Sax is scheduled to be examined today.
Even though Franklin Stubbs had home runs in each of his last three games, Manager Tom Lasorda sat him down against Padre left-hander Mark Thurmond. Bill Russell played left and Cesar Cedeno (in lieu of Ken Landreaux) was in center. Lasorda said he was tempted to keep Stubbs in the lineup. “But I don’t want to do that to him. I want to play Cedeno and Russell.” On Sunday, after Stubbs’ third home run, ninth RBI and ninth strikeout in 18 at-bats, Lasorda had said: “A home run hitter is going to strike out a lot, anyway. Look at Babe Ruth and Reggie Jackson. Look at Mike Marshall. He struck out a lot last year and still hit 28 home runs. Stubbs is going to strike out a lot, but he’s going to improve. He’s got awesome power to any field.

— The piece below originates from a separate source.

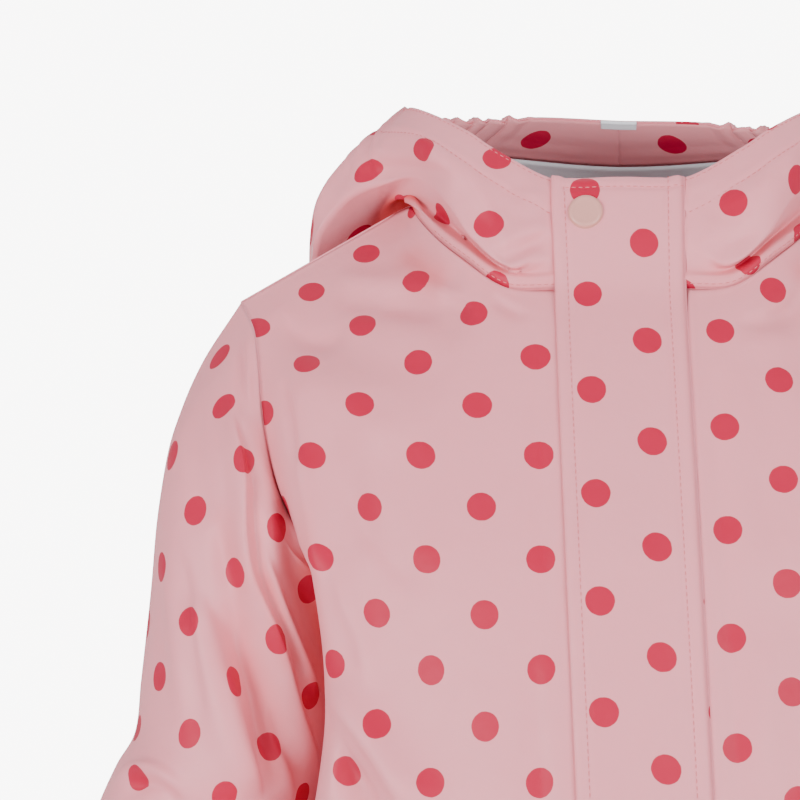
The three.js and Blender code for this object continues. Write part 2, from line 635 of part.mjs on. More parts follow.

He can hit 30, 35 home runs in this league.” . . . Dodger catcher Mike Scioscia, who was involved in five tag plays at the plate in the first seven games--in each case, the runner was out--said he can’t recall having three collisions like he had in the Giant series happen one after another. Scioscia took shots from Chris Brown (Friday), Candy Maldonado (Friday) and Chili Davis (Sunday) and held his ground-and the ball--each time. “I’m not really into collisions,” Scioscia said. “The odds on five plays like that are so great. You have to have a great situation for the runner, and the outfielder charging the ball and making a great throw.”